Pero a todos los que la recibieron, a los que creen en su Nombre, les dio el poder de llegar a ser hijos de Dios.
Ellos no nacieron de la sangre, ni por obra de la carne, ni de la voluntad del hombre, sino que fueron engendrados por Dios.
Y la Palabra se hizo carne y habitó entre nosotros. Y nosotros hemos visto su gloria, la gloria que recibe del Padre como Hijo único, lleno de gracia y de verdad.
Juan da testimonio de él, al declarar: "Este es aquel del que yo dije: El que viene después de mí me ha precedido, porque existía antes que yo".
De su plenitud, todos nosotros hemos participado y hemos recibido gracia sobre gracia:
porque la Ley fue dada por medio de Moisés, pero la gracia y la verdad nos han llegado por Jesucristo.
Nadie ha visto jamás a Dios; el que lo ha revelado es el Hijo único, que está en el seno del Padre.


COMENTARIO:

  Este Evangelio de san Juan, que despide el año, es el mismo que hemos recibido el día de Navidad. Es como si la Iglesia quisiera recordarnos que nuestro recomenzar habitual, debe tener como base la vida en Jesucristo. Que cada uno de nosotros, que mira con esperanza al año nuevo, debe poner para ello sus ojos en ese portal de Belén, que visitábamos hace apenas unos días. Sólo ese Niño indica que el comienzo es el cumplimiento de lo que llegará al final. Que, paradójicamente, en este día último del año se nos hace presente lo que ocurrió en un principio; porque para gloria de los hombres, en Cristo se han consumado todas las promesas.
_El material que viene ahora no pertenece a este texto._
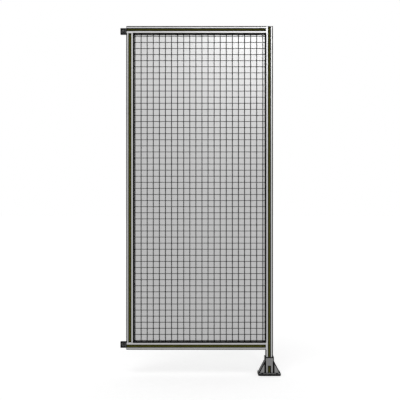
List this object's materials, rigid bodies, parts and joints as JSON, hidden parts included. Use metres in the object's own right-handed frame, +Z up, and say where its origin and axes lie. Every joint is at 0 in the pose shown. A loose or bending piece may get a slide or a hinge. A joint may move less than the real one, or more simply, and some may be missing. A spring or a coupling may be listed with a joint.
{
  "type": "machine guard fence panel",
  "caption": "Machine guard fence panel: T-slot aluminium frame filled with sheet-backed welded wire mesh, a post in a cast floor foot, and brackets that join it to the next panel.",
  "frame": {"origin": "centre of the underside of the post's foot, on the floor and on the post's axis", "axes": "+Z up along the post, -X along the panel from the post towards its joining brackets, -Y towards the front, where the mesh is"},
  "size_m": [1.003, 0.1, 2.173],
  "materials": {
    "profile": "satin anodised extrusion",
    "mesh_wire": "dark powder-coated welded wire",
    "sheet": "satin grey sheet",
    "gasket": "black rubber channel",
    "cap": "black moulded plastic",
    "foot": "matt grey die-casting",
    "bracket": "black powder-coated casting",
    "fixing": "dark oxide steel"
  },
  "bodies": {
    "root": {"post": "profile", "left_stile": "profile", "top_rail": "profile", "bottom_rail": "profile", "mesh_lower": "mesh_wire", "mesh_middle": "mesh_wire", "mesh_upper": "mesh_wire", "backing_sheet": "sheet", "gasket_left": "gasket", "gasket_right": "gasket", "gasket_top": "gasket", "gasket_bottom": "gasket", "post_cap": "cap", "top_rail_cap": "cap", "bottom_rail_cap": "cap", "post_foot": "foot", "upper_bracket": "bracket", "upper_fixed_screw": "fixing", "upper_fixed_nut": "fixing", "upper_free_screw": "fixing", "lower_bracket": "bracket", "lower_fixed_screw": "fixing", "lower_fixed_nut": "fixing", "lower_free_screw": "fixing"}
  },
  "joints": []
}
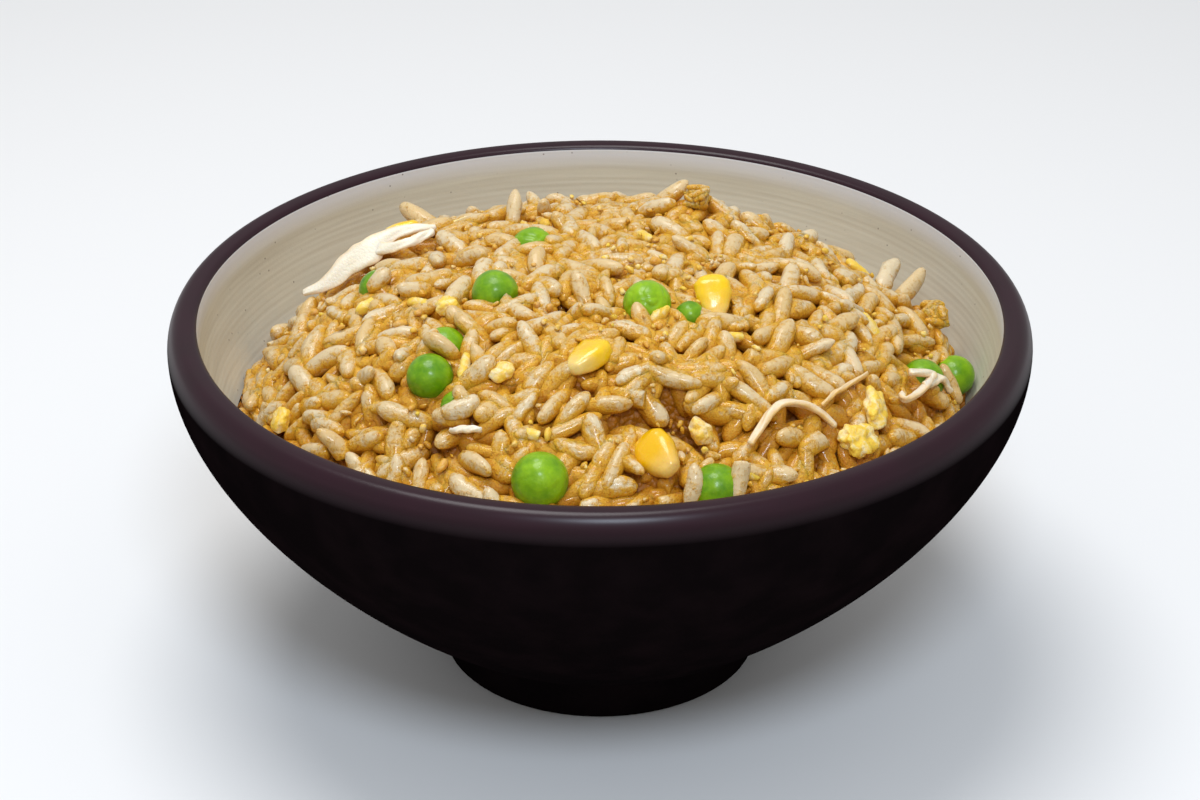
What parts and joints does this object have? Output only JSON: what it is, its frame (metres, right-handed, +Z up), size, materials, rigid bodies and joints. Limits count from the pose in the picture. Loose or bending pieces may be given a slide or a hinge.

  Debemos recordar que Jesús es el Verbo eterno de Dios, esa Palabra que es expresión de su Pensamiento, y que ha sido enviado al mundo, como gesto sublime de amor, para que comunique a los hombres la verdad divina y nos transmita la vida eterna. Conocer de verdad a Jesús y escuchar, no sólo con el oído sino con el corazón, el mensaje que nos transmite, debe ser el propósito que debemos intentar alcanzar en el nuevo año que comienza. Sólo esa es la forma y manera de cambiar la intención que rige nuestros actos; sólo comprendiendo que todo un Dios se hizo hombre por amor al hombre, hará que observemos en el rostro de nuestro prójimo, la faz de nuestro hermano. Sólo así nos dolerá su dolor, y nos urgirá encontrar su felicidad. Porque por su verdadera Felicidad, la Humanidad de Cristo sufrió hasta lo indecible y en Él fuimos todos salvados y recuperados para la vida eterna.

  Somos increíblemente importantes, y gozamos de la más alta dignidad a la que se puede aspirar: somos hijos de Dios, aunque muchas veces lo olvidemos por un goce momentáneo, o una situación acomodada y pasajera, que nos equipara al más bajo y cruel de los animales. El Señor ha iluminado nuestro conocimiento para que sepamos anunciar al mundo la misericordia divina que se esconde en cada lugar y en cada situación; hasta en aquellas que, por el respeto divino a la libertad humana, Dios permite que sucedan fruto del pecado y la injusticia humana, desgarrando nuestro interior. Es por eso que Jesús nos observa desde un pobre pesebre, y nos recuerda que ni un sitio adecuado encontró para nacer; que Él fue ese mismo inmigrante que huyó a Egipto para salvar su vida; Él, el apaleado, vilipendiado y abandonado por los suyos; el Crucificado, como un delincuente, que sintió la soledad profunda de la muerte. Y al final, sólo quedó un sepulcro prestado donde descansar su destrozado Cuerpo.

  Ese Jesús Nazareno, Maestro de todos, Amor incondicional de muchos, Dios, es el que nos urge a que nos unamos a Él y con Él compartamos nuestro sufrimiento. Porque ese sufrimiento es camino de redención y prueba de fortaleza, fe y confianza. Él, desde Belén, nos invita a profundizar este año que comienza en la Verdad que nos revela; a vivir a su lado, esa intensidad sacramental que nos infunde la verdadera alegría. Hoy, la Sabiduría ya habita en medio de su pueblo, como nos anunciaron los antiguos profetas. Hoy, Dios ya está entre nosotros y su fuerza, su Gracia, transforma a los hombres que quieren recibirla como principio de vida nueva que no se desvanece y no pasa. Hoy, si de verdad creéis todo lo que el Evangelio nos transmite y lo ponéis en práctica, comenzará para vosotros un gran año.